After this unusual opening, though, it’s business as usual, as Poirot is called in to investigate the heiress’s death by Rupert Carrington, the dead girl’s father. Carrington has come to Poirot as a result of the Belgian’s having successfully sorted out an affair involving stolen bonds for the millionaire on a previous occasion. Amusingly, my edition contains a typo that results in Carrington telling Poirot that he appreciated the ‘good work you did over those bombs’, inadvertently conjuring (for me at least) an absurd picture of Poirot, dapperly attired in full dinner suit, heroically disposing of an unexploded device.
I must confess, I remember finding this story (and the TV adaptation of it) very forgettable – and I’ve always thought Christie justified in disliking her work on The Mystery of the Blue Train. I haven’t really revised my opinion, but I will say that the solution to the crime (and the clue of the blue dress) does strike me as a clever idea. One other thing that strikes me is how callous Poirot, Hastings and the murdered girl’s father all seem in their matter-of-fact attitude to Flossy’s death. Hastings is particularly thoughtless. Upon hearing of Poirot’s commission to investigate the case, he actually comments ‘And he sent for you? Splendid!’ Carrington himself is a caricature of a rich American – described, bafflingly, as having ‘piercing eyes and an aggressive chin’ – with whom I suspect we aren’t really meant to empathise. Moreover, the tale actually ends with a joke about the rivalry between Japp and Poirot – the whole tone is almost camp in its insistence on the enjoyment of the murder as a logic puzzle rather than as a thing that actually affects anyone’s life. This sort of sums up the story for me as a very by-numbers outing – not nearly as uninspiring as ‘The Affair at the Victory Ball’ and certainly a diverting read, but with a more than usually formulaic sense about it; it is devoid of the warmth and charm of some of the other tales. In further support of this view, I offer the strange characterisation of Japp here. He’s suddenly turned into Inspector Lestrade, treating Poirot with a grudging respect, but seeming to think there might be some sort of genuine ill-feeling between them.

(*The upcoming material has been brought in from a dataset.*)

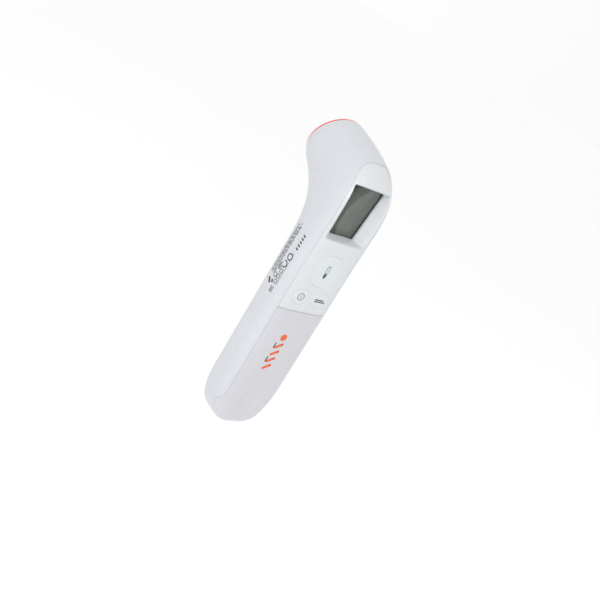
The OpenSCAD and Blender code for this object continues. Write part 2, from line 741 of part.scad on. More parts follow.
// Pan-head screw whose head rests on y0 and whose shank runs towards the front (-1) or the back (+1)
module pan_screw(x, z, y0, len, direction) {
    slot = 0.5;
    translate([x, y0, z]) rotate([-90 * direction, 0, 0]) {
        cylinder(r = screw_r, h = len, $fn = 32);
        difference() {
            translate([0, 0, -screw_head_t]) cylinder(r = screw_head_r, h = screw_head_t + eps, $fn = 40);
            for (turn = [0, 90]) rotate([0, 0, turn])
                translate([-1.1, -slot / 2, -screw_head_t - 1]) cube([2.2, slot, 1.6]);
        }
    }
}
module board_screws() {
    color("#9A9DA1") placed() for (p = board_screw_at)
        pan_screw(p[0], p[1], board_back + 0.05, board_screw_len + board_t - 0.6, -1);
}
module case_screws() {
    color("#9A9DA1") placed() for (p = case_screw_at)
        pan_screw(p[0], p[1], tongue_y - 0.05, case_screw_len + tongue_t - 0.6, 1);
}

main_shell();
front_panel();
battery_cover();
probe_rim();
probe_cone();
sensor_holder();
thermopile_can();
infrared_window();
sensor_pins();
sensor_board();
sensor_ribbon();
display_lens();
display_glass();
display_frame();
light_guide();
contact_strip();
main_board();
controller_chip();
board_components();
key_switches();
buzzer();
scan_key();
power_key();
memory_key();
battery_tray();
battery_left();
battery_right();
contact_springs();
lower_contact();
upper_contacts();
board_screws();
case_screws();
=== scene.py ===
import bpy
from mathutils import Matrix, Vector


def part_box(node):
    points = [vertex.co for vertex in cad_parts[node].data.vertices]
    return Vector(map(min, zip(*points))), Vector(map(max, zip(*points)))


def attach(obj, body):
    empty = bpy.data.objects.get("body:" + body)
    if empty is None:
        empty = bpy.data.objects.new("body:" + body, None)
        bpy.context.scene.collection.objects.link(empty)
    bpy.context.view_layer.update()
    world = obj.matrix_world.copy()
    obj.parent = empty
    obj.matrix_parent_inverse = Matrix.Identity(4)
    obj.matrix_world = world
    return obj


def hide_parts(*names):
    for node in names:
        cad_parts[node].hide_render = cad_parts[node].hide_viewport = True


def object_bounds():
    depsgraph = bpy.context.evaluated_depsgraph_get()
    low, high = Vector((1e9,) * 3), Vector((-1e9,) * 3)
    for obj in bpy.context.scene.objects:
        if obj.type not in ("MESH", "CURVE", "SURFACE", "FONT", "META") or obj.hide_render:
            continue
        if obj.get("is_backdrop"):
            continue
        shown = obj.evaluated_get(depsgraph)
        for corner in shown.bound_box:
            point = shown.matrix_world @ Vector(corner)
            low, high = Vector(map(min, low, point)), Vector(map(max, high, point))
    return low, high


bl_info = {
    "name": "Forehead Thermometer",
    "version": (1, 0, 0),
    "blender": (4, 5, 0),
    "location": "View3D > Sidebar > Thermometer",
    "description": "Makes the visible pieces of a hand-held infrared thermometer round its packed frame",
    "category": "Object",
}

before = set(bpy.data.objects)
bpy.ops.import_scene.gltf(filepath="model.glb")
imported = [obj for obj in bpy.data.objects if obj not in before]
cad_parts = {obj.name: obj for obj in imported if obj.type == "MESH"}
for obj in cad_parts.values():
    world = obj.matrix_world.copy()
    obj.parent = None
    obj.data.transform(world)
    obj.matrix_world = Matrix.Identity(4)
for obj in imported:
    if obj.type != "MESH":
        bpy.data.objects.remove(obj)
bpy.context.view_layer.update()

import math

import bmesh
import bpy
import numpy as np
from bpy.props import FloatProperty, FloatVectorProperty, PointerProperty
from mathutils import Matrix, Vector

MM = 0.001

# ---- Sizes of the body, millimetres, in the handle's own frame ----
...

It’s very unlike his behaviour in previous stories. In addition, he seems to have gone hard-boiled: ‘He was the one who planned the job, right enough. But Narky won’t squeal on a pal.’
The double-edged sword of Poirot’s ‘psychology’ also rears its head here. I do stick by the argument I made in my Crimeculture article on the subject – there’s plenty of evidence elsewhere to show that Christie’s understanding of psychology actually comes from a firm grasp of at least the basic principles of Freud’s theory of the unconscious. Indeed, I’ve no doubt you’ll hear me rave about it when I reach ‘The Tragedy at Marsden Manor’. Having said that, her belief in absolute evil, together with a simplistic affirmation of the fixed characteristics of the male and female mindset, often get in the way of the more nuanced approach she displays elsewhere. For example:
‘[T]he question to my mind is: why kill her? Why not simply steal the jewels? She would not prosecute.’

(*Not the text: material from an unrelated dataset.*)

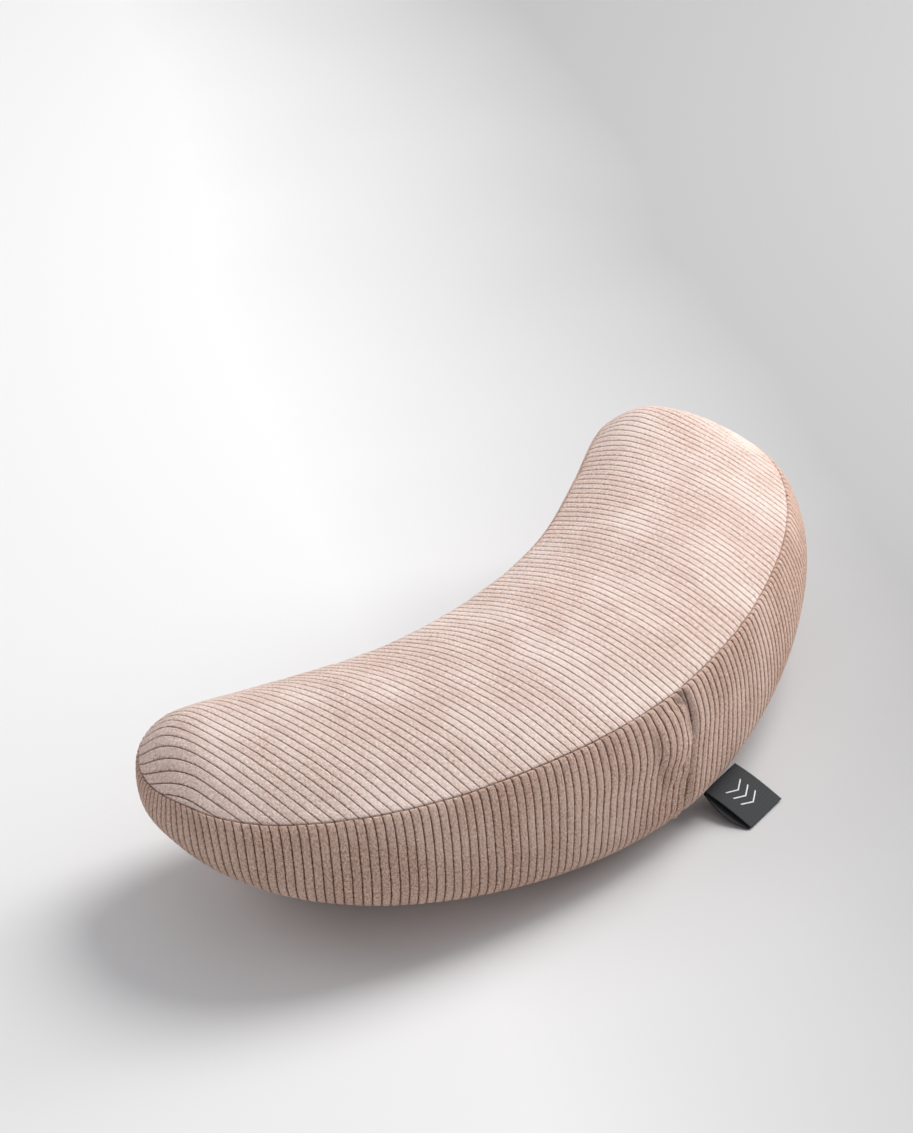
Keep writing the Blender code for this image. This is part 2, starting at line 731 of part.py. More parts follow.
def make_label():
    """A ribbon folded once: its two layers are open at the root and joined by the fold at the free end."""
    along, away = label_frame()[1:]
    path = label_path()
    forward = unit(np.gradient(path, axis=0))
    side = np.c_[-forward[:, 1], forward[:, 0]] * LABEL_LAYER / 2
    data = bmesh.new()
    lines = []
    for across, offset in ((-0.5, 1), (-0.5, -1), (0.5, -1), (0.5, 1)):
        base = label_root() + along * across * LABEL_WIDTH
        points = path + side * offset
        lines.append([base + away * a + np.array((0, 0, h)) for a, h in points])
    sweep(data, [list(section) for section in zip(*lines)])
    finish("woven_label", data, "label", pivot=tuple(label_root()))


def clear_scene():
    for thing in list(bpy.data.objects):
        bpy.data.objects.remove(thing, do_unlink=True)


def main():
    clear_scene()
    make_cover()
    make_zip("zip", ZIP)
    make_label()
    make_case()
    make_zip("case_zip", CASE_ZIP)
    make_filling()


main()
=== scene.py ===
"""Looks of the crescent lumbar cushion: corduroy panels with real ribs, sewn seams, a lapped zip closing,
a folded woven label, and the inner case and husks that they hold. Metres, in the CAD model's frame.
"""

import math

import bpy
import numpy as np
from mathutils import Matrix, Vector, noise
from mathutils.bvhtree import BVHTree
from mathutils.kdtree import KDTree


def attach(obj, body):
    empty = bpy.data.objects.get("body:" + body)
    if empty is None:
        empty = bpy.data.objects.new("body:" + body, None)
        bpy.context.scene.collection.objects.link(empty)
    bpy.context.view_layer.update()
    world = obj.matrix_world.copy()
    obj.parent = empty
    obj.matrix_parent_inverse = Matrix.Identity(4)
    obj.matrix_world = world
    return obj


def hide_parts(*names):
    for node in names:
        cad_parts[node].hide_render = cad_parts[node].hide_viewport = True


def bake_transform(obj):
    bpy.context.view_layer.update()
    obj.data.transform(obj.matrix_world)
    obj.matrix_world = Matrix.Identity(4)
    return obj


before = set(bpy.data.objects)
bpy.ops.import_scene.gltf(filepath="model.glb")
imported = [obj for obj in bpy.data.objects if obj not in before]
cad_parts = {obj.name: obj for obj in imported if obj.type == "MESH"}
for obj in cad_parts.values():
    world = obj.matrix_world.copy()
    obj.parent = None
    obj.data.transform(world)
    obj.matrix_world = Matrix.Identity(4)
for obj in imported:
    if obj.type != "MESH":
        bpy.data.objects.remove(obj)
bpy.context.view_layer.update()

MM = 0.001

# The cushion's shape, as in the CAD model.
HALF_LENGTH = 0.225
DEPTH = 0.1366
TIP_BACK = 0.1627
TIP_ANGLE = math.radians(110.9)
HANDLES = (0.0983, 0.1049, 0.0816, 0.1348)
SPINE_END = 0.0328
SPINE_RISE = 0.0882
TOP_SEAM = 0.0902
TIP_DROP = 0.0018
TIP_DROP_POWER = 11.0
CROWN = 0.0142
TIP_CROWN = 0.0016
CROWN_POWER = 2.41
CROWN_EDGE = 1.206
BASE_HALF = 0.1922
BASE_DEPTH = 0.1466
BASE_TIP_BACK = 0.1372
BASE_HANDLES = 1.014
BASE_SEAM = 0.0126
BASE_TIP_RISE = 0.0228
BASE_RISE_POWER = 1.88
BASE_CROWN = 0.022
BAND_UPPER = (0.0079, 0.0150)
BAND_LOWER = (0.0163, 0.0081)
BAND_TIP_POWER = 2.93
BAND_UPPER_DROP = 0.33
BAND_LOWER_LIFT = 0.107

# The corduroy: its ribs' pitch, its thickness, its grooves' half width as a share of the pitch, its ribs'
# height, how far the panels' ribs are turned, where they fade into a seam, and the pile of its inner face.
PITCH = 4.6 * MM
CLOTH = 1.9 * MM
TOP_GROOVE = 0.135
BAND_GROOVE = 0.19
RIB_STEPS = (0.0, 0.035, 0.08, 0.15, 0.28, 0.5, 0.72, 0.85, 0.92, 0.965)
TOP_RIB = 1.0 * MM
BAND_RIB = 1.25 * MM
TOP_TURN = math.radians(2.0)
RIB_FADE = 1.6 * MM
INNER_PILE = 0.6

# What the filled cloth does: lumps as (axis, height, size, seed), and the left tip's seam that droops.
LUMPS = ((2, 1.1 * MM, 0.055, 1), (1, 0.8 * MM, 0.05, 2), (2, 0.35 * MM, 0.018, 3))
TIP_DROOP = 7.0 * MM
TIP_BULGE = 1.6 * MM

# The seams: a wide shallow valley with a narrow crease at its bottom, as (depth, width) in metres.
SEAM_VALLEY = (0.9 * MM, 4.0 * MM)
SEAM_CREASE = (1.5 * MM, 0.8 * MM)

# The lap over the zip, by x and by t, the place between the top seam (0) and the bottom seam (1).
SPLIT_RIBS = 13
HINGE_X = -24.0 * MM
UNDERLAP_END = -6.0 * MM
UNDERLAP_DEPTH = 2.7 * MM
UNDERLAP_RAMP = 8.0 * MM
LAP_RIM = 1.0 * MM
LAP_FURROW = (1.7 * MM, 1.6 * MM)
FLAP_BUMP = 2.4 * MM
FLAP_BUMP_T = (0.08, 0.52)

# How the band's ribs lean away from the middle as they go down, are drawn left at the lap, sway a little,
# and hook at the two seams.
LEAN = 36.0 * MM
LAP_RISE = 2.5 * MM
LAP_DRAW = 8.5 * MM
LAP_REACH = 70.0 * MM
RIB_SWAY = 0.32 * MM
HOOK_TOP = -1.3 * MM
HOOK_BASE = 0.8 * MM

# The seams' thread, and its stitches round the whole seam.
THREAD_RADIUS = 0.3 * MM
STITCHES = 360
STITCH_RISE = 0.22 * MM

# Depths of the inner layers below the outer surface, as in the CAD model.
THREAD_DEPTH = 3.4 * MM
CASE_DEPTH = 2.6 * MM
COTTON = 0.8 * MM
CORNER_EXTRA = 2.6 * MM
CASE_DENT = 9.4 * MM
DENT_FLAT = 13.0 * MM
DENT_RAMP = 34.0 * MM
CASE_OPENING = 12.4 * MM
ZIP_X = -14.0 * MM

# The label, as in the CAD model, with the upper layer's arch and the lower layer's gap, bow and slip.
LABEL_X = 38.0 * MM
LABEL_WIDTH = 31.0 * MM
LABEL_LENGTH = 32.0 * MM
LABEL_TURN = math.radians(-5.0)
LABEL_OUT = 1.4 * MM
LABEL_BELOW = 2.0 * MM
LABEL_TIP = 1.3 * MM
LABEL_THICK = 0.36 * MM
LABEL_GAP = 0.45 * MM
LABEL_BOW = 2.4 * MM
LABEL_SLIP = 1.5
LABEL_ARCH = 0.5 * MM
LABEL_LOWEST = 0.45 * MM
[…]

‘Because she is a woman, mon ami. She once loved this man. Therefore she would suffer her loss in silence. And the Count, who is an extremely good psychologist where women are concerned – hence his success – would know that perfectly well!’
‘Because she is a woman’? I’m really not so sure – and that’s putting it mildly!

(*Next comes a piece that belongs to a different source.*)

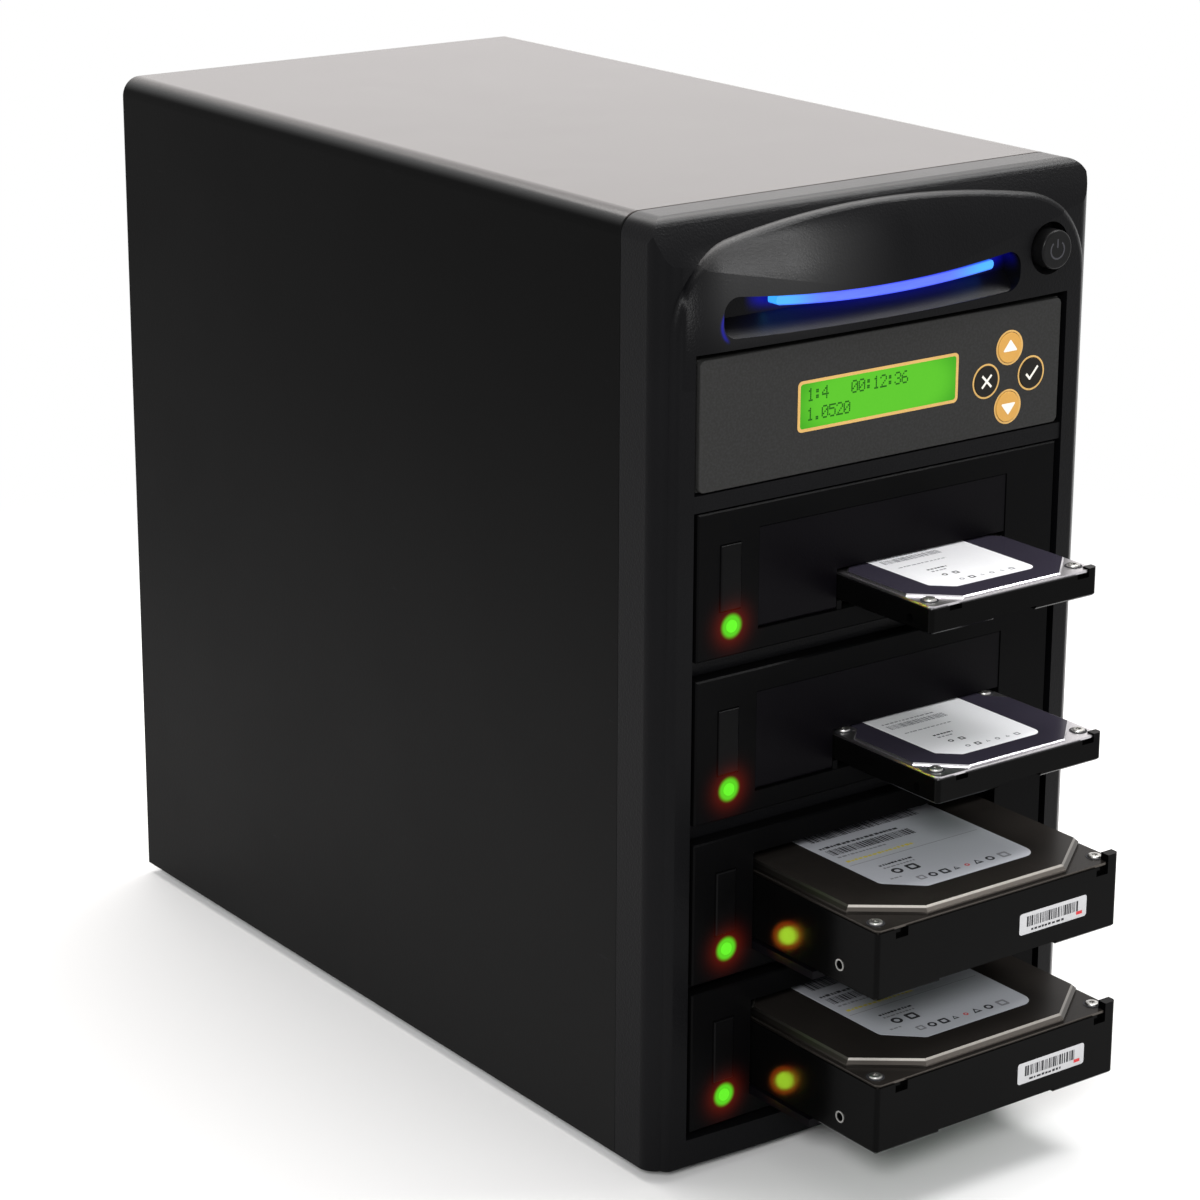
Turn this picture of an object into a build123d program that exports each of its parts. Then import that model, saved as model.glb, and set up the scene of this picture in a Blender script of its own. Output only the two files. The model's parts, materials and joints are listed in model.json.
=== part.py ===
from build123d import *
from math import cos, pi, radians, sin
import os

os.makedirs("parts", exist_ok=True)

# All lengths are in millimetres. X runs to the right as seen from the front, Y to the back, Z up.

# The front, from the table upwards
foot_height = 4.0
sill_height = 11.2
rack_height = 47.5
rack_gaps = (3.2, 6.4, 6.2)
fascia_gap = 6.6
fascia_height = 41.4
crown_height = 43.4

# The front, across
panel_width = 148.0
cheek_width = 14.5

# Fits between pieces
slide_gap = 0.3
slip_gap = 0.15
seat_gap = 0.2
pin_fit = 0.05

# Case
sheet = 1.0
bezel_depth = 21.0
bezel_wall = 2.5
case_corner = 7.0
service_space = 23.5
flange_width = 12.0
screw_radius = 1.6
screw_head_radius = 3.0
screw_head_height = 2.0

# Large and small drives
large_width = 101.6
large_length = 147.0
large_height = 25.4
small_width = 69.85
small_length = 100.35
small_height = 9.5
large_lid_rise = 2.6
small_lid_rise = 0.7
lid_sheet = 0.8

# How far each drive stands out of the front, from the top rack down
drive_reaches = (43.5, 49.0, 59.0, 61.0)

# Racks
rack_front_thickness = 6.0
opening_width = 103.0
opening_height = 33.2
opening_shift = 1.5
lip_height = 6.7
door_thickness = 2.6
door_setback = 0.3
pin_radius = 0.9
door_pin_length = 1.5
lug_width = 1.7
lug_height = 3.0
notch_height = 13.7
drive_lift = 3.4
housing_wall = 1.2
housing_inset = 1.0
connector_width = 38.0
connector_height = 5.0
connector_engagement = 3.5
board_thickness = 1.6

# Release key and status light of a rack
key_bar_width = 7.9
key_bar_height = 21.2
key_bar_x = -61.2
key_bar_rise = 15.1
key_bar_travel = 3.0
lamp_x = -60.5
lamp_rise = 9.7
lamp_radius = 2.0

# Control panel
fascia_thickness = 2.0
window_width = 64.0
window_height = 14.4
window_x = -2.9
window_rise = 14.1
window_thickness = 1.2
window_ledge = 1.2
key_radius = 5.0
key_cross = 9.75
key_cross_x = 51.9
key_cross_rise = 18.1
key_stand = 0.4
key_travel = 0.6

# Arched front of the bezel
arch_margin = 4.0
arch_drop = 3.0
arch_rise = 9.5
arch_corner = 28.0
frame_reach = 0.8
pillow_reach = 2.6
front_bow = 3.0
crown_setback = 9.0
crown_curve_height = 31.0
crown_fillet = 5.0
cheek_fillet = 6.0
pillow_fillet = 3.0
opening_clearance = 2.0
crossbar_setback = 5.0

# Light groove and light bar
groove_left = -66.0
groove_right = 54.0
groove_height = 10.6
groove_rise = 4.4
groove_low_sag = 1.2
groove_high_sag = 4.0
groove_rounding = 5.2
groove_depth = 6.5
bar_left = -43.0
bar_right = 46.0
bar_height = 3.2
bar_sag = 2.4
bar_drop = 3.2
bar_setback = 2.6

# Power button
button_x = 67.0
button_rise = 17.2
button_radius = 6.4
well_radius = 8.6
well_depth = 5.0
button_stand = 1.8
button_travel = 2.5

# Power supply and fans
supply_depth = 140.0
supply_drop = 6.0
supply_wall = 1.0
supply_side_gap = 1.5
fan_headroom = 2.0
fan_side_gap = 5.0
fan_size = 80.0
fan_pitch = 71.5
fan_depth = 25.0
fan_bore = 38.0
hub_radius = 16.0
blade_gap = 1.0
blade_count = 7
fan_pin_radius = 1.5
case_fan_height = 105.0
inlet_side_gap = 16.0
inlet_width = 28.0
inlet_height = 52.0
socket_width = 24.0
socket_height = 16.5
socket_depth = 15.0
rocker_width = 13.0
rocker_radius = 8.8
rocker_throw = 8.0
wire_radius = 0.8
spoke_radius = 1.0
ear_thickness = 0.8
foot_radius = 8.0

# Places worked out from the sizes above
case_bottom = foot_height
rack_bottoms = []
level = case_bottom + sill_height
for gap in (*rack_gaps, fascia_gap):
    rack_bottoms.insert(0, level)
    level += rack_height + gap
fascia_bottom = level
fascia_top = fascia_bottom + fascia_height
case_top = fascia_top + crown_height
case_height = case_top - case_bottom
case_width = panel_width + 2 * cheek_width
half_width = case_width / 2
half_panel = panel_width / 2
supply_width = 2 * (half_width - flange_width - supply_side_gap)
supply_height = fan_size + 2 * (supply_wall + fan_headroom)
supply_fan_x = fan_size / 2 + fan_side_gap + supply_wall - supply_width / 2
inlet_x = supply_width / 2 - inlet_side_gap - inlet_width / 2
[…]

Poirot often gives an eloquent defence of ‘psychology’ against ‘action’ in the process of detection and this tale is no exception:
‘The good inspector believes in matter in motion […] He travels; he measures footprints; he collects mud and cigarette-ash! He is extremely busy! He is zealous beyond words! And if I mention psychology to him, do you know what he would do, my friend? […] He would say to himself: “Poor old Poirot! He ages! He grows senile!” Japp is the “younger generation knocking on the door.” And ma foi! They are so busy knocking that they do not notice that the door is open!’
While there is evidence to show that the Freudian unconscious is acknowledged in Poirot’s definition of what he means by ‘psychology’ (Hickory Dickory Dock, The ABC Murders and ‘The Tragedy at Marsden Manor’ all provide indications of this) what Poirot usually means by the term might be summed up, somewhat differently, as: a pre-emption of people’s motives and actions based on a detailed consideration of what someone would be likely to do in a given set of circumstances, according to other evidence pointing towards a particular kind of personality. Now this can be very convincing indeed – as it is in this tale’s clue of the blue dress, whereby the murderer is able to set up a fake picture of the dead woman (and thus an alibi for herself) by subtly drawing attention to particular elements in her own appearance. The whole crime nearly succeeds because of the murderer’s understanding of the way people recognise and remember other people – and the murderer only fails because of Poirot’s attention to the same kinds of general detail about people, which allows him to detect, as Japp does not, the false pattern the murderer is trying to establish. This is clever stuff – indeed, I’d go so far as to say it’s the essence of the kind of cleverness that Christie brings to the detective plot and which makes her such a master of misdirection, playing with the reader’s expectations, just as the murderer toys with the police’s. It’s also a convincing affirmation of the underlying ‘human nature’ to which Christie subscribes – here, the murderer is simply a clever woman. True, only a woman could have done it, but that’s not a comment on female psychology, more a comment on the fact that people in the twenties would have noticed a man in a dress for all the wrong reasons. It’s just a shame that the previous instance of Poirot’s ‘psychology’ (‘Because she is a woman’) betrays the sad fact that, for Christie, this otherwise astute delineation of pervasive trends in human cognition and behaviour sometimes tips over into a presumed ability to pronounce on the behaviour of all women ever!